De cette histoire complexe, que nous ne restituons que par hypothèse, le livre de Josué donne un tableau idéalisé et simplifié. Il est idéalisé : l’épopée de la sortie d’Égypte se continue dans cette conquête où Dieu intervient miraculeusement en faveur de son peuple. Il est simplifié : tous les épisodes se sont polarisés autour de la grande figure de Josué, qui mène les combats de la Maison de Joseph, 1-12, et à qui est attribuée une répartition du territoire qui ne s’effectua pas par lui ni d’un coup, 13-21. Le livre s’achève par les adieux et la mort de Josué, 23, 24 ; ainsi, du début à la fin, il en est le personnage principal. En lui, les Pères de l’Église ont reconnu une préfiguration de Jésus : non seulement il porte le même nom sauveur, mais le passage du Jourdain, introduisant avec lui dans la Terre Promise, est le type du baptême en Jésus qui introduit à Dieu, et la conquête et la répartition du territoire sont devenues l’image des victoires et de l’expansion de l’Église.
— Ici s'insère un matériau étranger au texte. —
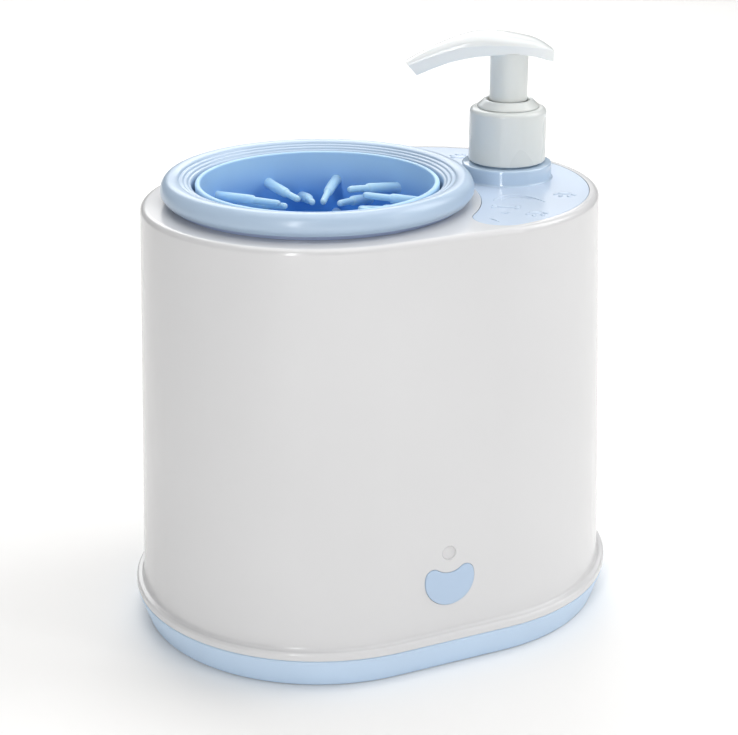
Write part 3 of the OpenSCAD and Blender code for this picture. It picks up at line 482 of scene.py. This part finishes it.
def ridge(V, F, pts, r, h, n=8):
    """A raised line that follows plan points."""
    m = len(pts); base = len(V)
    for i, (x, y) in enumerate(pts):
        a, b = pts[max(i - 1, 0)], pts[min(i + 1, m - 1)]
        t = Vector((b[0] - a[0], b[1] - a[1])).normalized(); nx, ny = -t.y, t.x
        taper = min(1.0, 0.35 + 3.0 * min(i, m - 1 - i) / m)
        for j in range(n + 1):
            q = PI * j / n
            V.append((x + nx * r * taper * math.cos(q), y + ny * r * taper * math.cos(q), DECK_Z - 0.1 + (h + 0.1) * math.sin(q) * taper))
    w = n + 1
    for i in range(m - 1):
        for j in range(n): F.append((base + i * w + j, base + i * w + j + 1, base + (i + 1) * w + j + 1, base + (i + 1) * w + j))
        F.append((base + i * w + n, base + i * w, base + (i + 1) * w, base + (i + 1) * w + n))
    F.append(tuple(base + j for j in range(w))); F.append(tuple(base + (m - 1) * w + j for j in reversed(range(w))))

def bez(a, b, c, d, n):
    out = []
    for i in range(n):
        t = i / (n - 1); u = 1 - t
        out.append(tuple(u ** 3 * a[k] + 3 * u * u * t * b[k] + 3 * u * t * t * c[k] + t ** 3 * d[k] for k in (0, 1)))
    return out

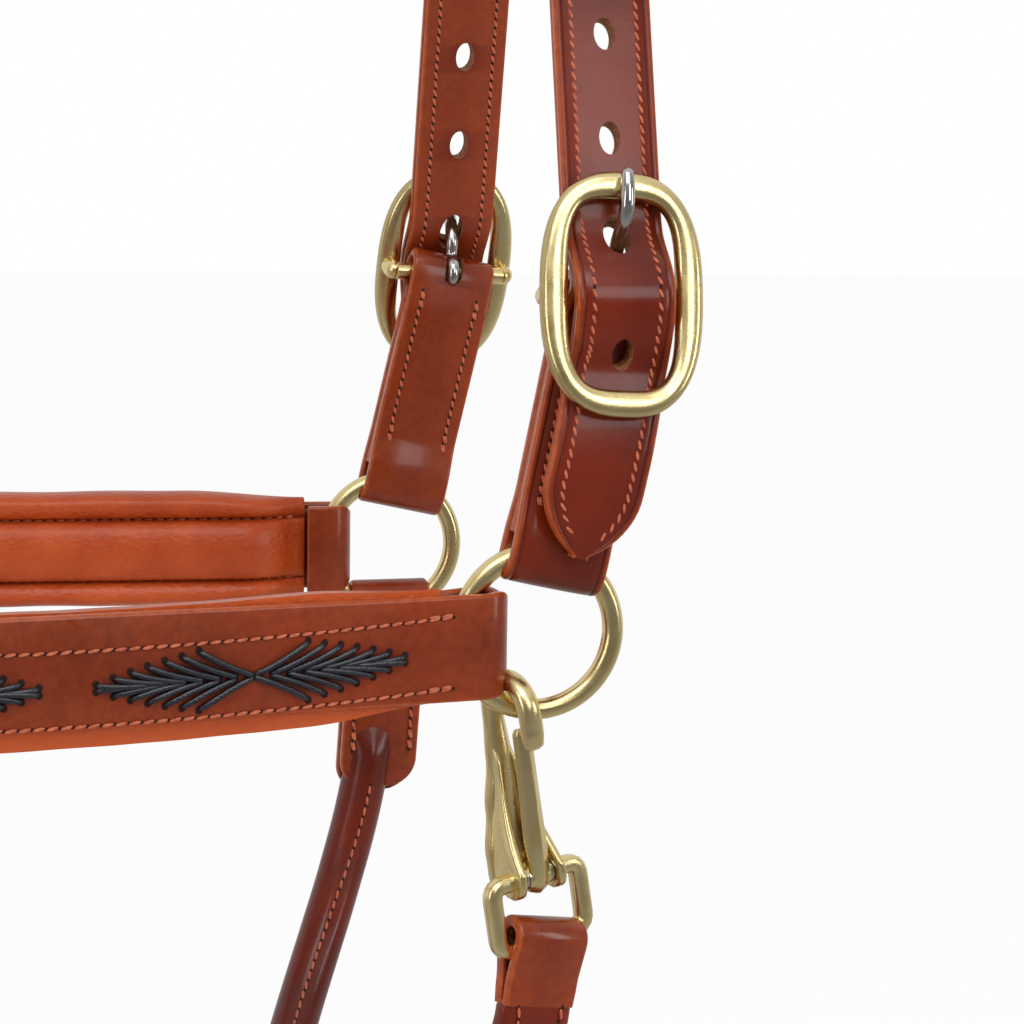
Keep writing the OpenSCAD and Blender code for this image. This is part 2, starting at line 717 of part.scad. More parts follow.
module ear(s) {
    translate([s * (ear_in + ear_t / 2), 0, 0]) {
        across(-snap_len, 0, ear_r, ear_t);
        translate([-ear_t / 2, 0, -snap_len - ear_r]) cube([ear_t, hook_mid, 2 * ear_r]);
    }
}
// Gate: a barrel round the eye's top bar and a flat bar up to the inside of the hook's tip
gate_t = 2.2;
gate_top = -hook_drop - 3.4;
module snap_gate() {
    lean = atan2(hook_mid - hook_r - gate_t / 2 - 0.4, gate_top + snap_len);
    color(brass) placed() on_snap() difference() {
        union() {
            across(-snap_len, 0, eye_r + pin_gap + 1.4, gate_w);
            translate([0, 0, -snap_len]) rotate([lean, 0, 0])
                translate([-gate_w / 2, -gate_t / 2, 0]) cube([gate_w, gate_t, gate_top + snap_len]);
        }
        across(-snap_len, 0, eye_r + pin_gap, 2 * gate_w);
    }
}
// Two small torsion coils, one on each side of the gate
module snap_spring() {
    color(steel) placed() on_snap() for (s = [-1, 1]) translate([s * (gate_w / 2 + 0.9), 0, 0]) difference() {
        across(-snap_len, 0, eye_r + 1.2, 1.4);
        across(-snap_len, 0, eye_r + 0.2, 4);
    }
}
// Eye: a rectangular link
module snap_eye() {
    color(brass) placed() on_snap() {
        across(-snap_len, 0, eye_r, eye_w);
        across(low_bar, 0, eye_r, eye_w);
        for (x = [-1, 1]) translate([x * eye_w / 2, 0, low_bar]) {
            cylinder(h = eye_h, r = eye_r);
            sphere(eye_r);
            translate([0, 0, eye_h]) sphere(eye_r);
        }
    }
}

headpiece_outer();
headpiece_lining();
near_chape();
far_chape();
near_chape_filler();
far_chape_filler();
near_buckle_frame();
far_buckle_frame();
near_buckle_tongue();
far_buckle_tongue();
near_upper_ring();
far_upper_ring();
near_cheek_strap();
far_cheek_strap();
near_cheek_pad_cover();
far_cheek_pad_cover();
near_cheek_pad_foam();
far_cheek_pad_foam();
near_lower_ring();
far_lower_ring();
noseband_strap();
noseband_pad_cover();
noseband_pad_foam();
near_chin_strap();
far_chin_strap();
lead_ring();
jaw_strap();
throat_roll_cover();
throat_roll_core();
throat_far_tab();
throat_near_end();
snap_body();
snap_gate();
snap_spring();
snap_eye();
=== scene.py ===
import math
import random

import bmesh
import bpy
from mathutils import Matrix, Vector, noise


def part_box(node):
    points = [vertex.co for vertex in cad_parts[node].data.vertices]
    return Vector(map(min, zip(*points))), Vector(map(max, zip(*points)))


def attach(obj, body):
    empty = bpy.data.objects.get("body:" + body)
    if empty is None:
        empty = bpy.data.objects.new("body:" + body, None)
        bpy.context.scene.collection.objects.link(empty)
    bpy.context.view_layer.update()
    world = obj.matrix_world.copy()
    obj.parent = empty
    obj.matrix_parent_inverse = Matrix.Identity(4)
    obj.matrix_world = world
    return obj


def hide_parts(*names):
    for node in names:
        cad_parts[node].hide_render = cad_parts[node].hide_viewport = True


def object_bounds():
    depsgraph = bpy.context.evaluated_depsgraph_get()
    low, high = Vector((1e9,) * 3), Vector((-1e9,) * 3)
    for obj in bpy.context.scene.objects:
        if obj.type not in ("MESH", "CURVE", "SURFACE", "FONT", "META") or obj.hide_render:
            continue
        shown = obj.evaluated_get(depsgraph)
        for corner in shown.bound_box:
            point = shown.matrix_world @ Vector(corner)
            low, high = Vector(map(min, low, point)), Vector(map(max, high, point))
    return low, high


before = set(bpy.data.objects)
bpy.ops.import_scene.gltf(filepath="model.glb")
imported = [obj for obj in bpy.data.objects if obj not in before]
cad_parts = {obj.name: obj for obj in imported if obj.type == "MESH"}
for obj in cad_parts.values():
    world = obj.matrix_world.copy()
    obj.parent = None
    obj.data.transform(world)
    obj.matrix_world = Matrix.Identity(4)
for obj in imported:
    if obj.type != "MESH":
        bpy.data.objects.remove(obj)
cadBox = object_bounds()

random.seed(11)
mm = 0.001
upright = Vector((0, 0, 1))
bothSides = ((-1, "near"), (1, "far"))

# The two upper rings lie on one axis across the head; places are given from it, in mm
ringLow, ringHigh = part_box("far_upper_ring")
ringMid = (ringLow + ringHigh) / 2
sizes = {
    "ringSpan": 75, "ringRadius": 18.8, "wire": 2.5,
    "lowerSpan": 95, "cheekLength": 230, "chinDrop": 118,
    "barReach": 80, "chapeLean": 12.4, "headTilt": 13, "barSet": 7,
}
barX = sizes["barReach"] * math.sin(math.radians(sizes["chapeLean"]))
barZ = sizes["barReach"] * math.cos(math.radians(sizes["chapeLean"]))


def at(x, y, z):
    return Vector((ringMid.x + x * mm, y * mm, ringMid.z + z * mm))


# ---- making and finishing pieces
def finishPiece(name, bm, materials, body, replaces=()):
    bmesh.ops.recalc_face_normals(bm, faces=bm.faces)
    mesh = bpy.data.meshes.new(name)
    bm.to_mesh(mesh)
    bm.free()
    piece = bpy.data.objects.new(name, mesh)
    bpy.context.scene.collection.objects.link(piece)
    for material in materials:
        mesh.materials.append(material)
    mesh.shade_smooth()
    mesh.set_sharp_from_angle(angle=math.radians(50))
    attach(piece, body)
    if replaces:
        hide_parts(*replaces)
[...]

Cette terre de Canaan est bien, dans l’horizon de l’Ancien Testament, le vrai sujet du livre : le peuple, qui avait trouvé son Dieu au désert, reçoit maintenant sa terre, et il la reçoit de son Dieu. Car c’est Yahvé qui a combattu pour les Israélites, Jos 23.3-10 ; 24.11-12, et leur a donné en héritage le pays qu’il avait promis aux Pères, 23.5, 14.